What Makes It Different From Traditional Drainage

Traditional stormwater systems are built on one principle: move water away as quickly as possible. Pipes, gutters, and concrete channels rush rainwater to rivers or treatment plants. This works until the system’s capacity is exceeded, at which point streets flood. It also wastes a resource. All that rainwater leaves the city instead of recharging the groundwater that wells and ecosystems depend on.

Sponge city design treats rainwater as something to use, not something to dispose of. Water captured in rain gardens and retention systems can recharge aquifers, irrigate parks, or be filtered for non-drinking purposes. The infrastructure doubles as green space, wildlife habitat, and public amenity. A bioswale along a road isn’t just drainage engineering; it’s a planted strip that makes the street more pleasant to walk along, filters air pollution, and cools the neighborhood.

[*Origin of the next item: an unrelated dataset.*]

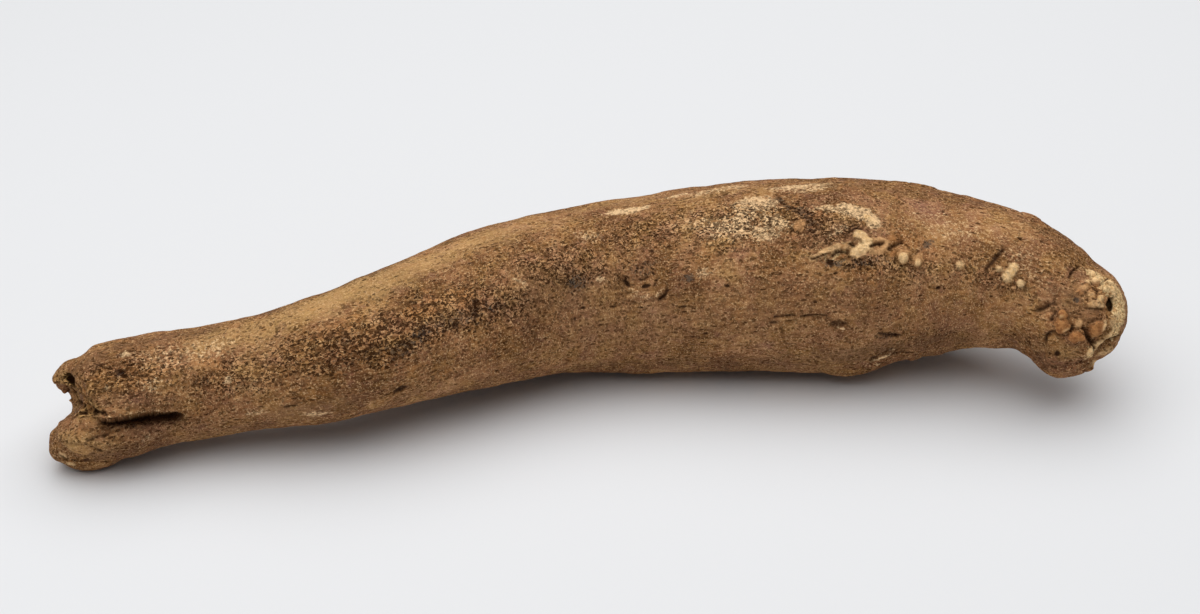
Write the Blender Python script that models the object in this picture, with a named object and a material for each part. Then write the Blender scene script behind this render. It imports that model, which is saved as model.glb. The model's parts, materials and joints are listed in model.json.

The tradeoff is complexity. A concrete pipe is simple to design and predictable in performance. A network of green roofs, permeable streets, and constructed wetlands requires more planning, more coordination across city departments, and ongoing maintenance of living systems. Plants need care. Permeable surfaces can clog with sediment over time. But proponents argue that as climate change intensifies rainfall patterns, the flexibility of sponge infrastructure is exactly what cities need, because rigid pipe networks can’t easily be upsized once they’re buried under streets.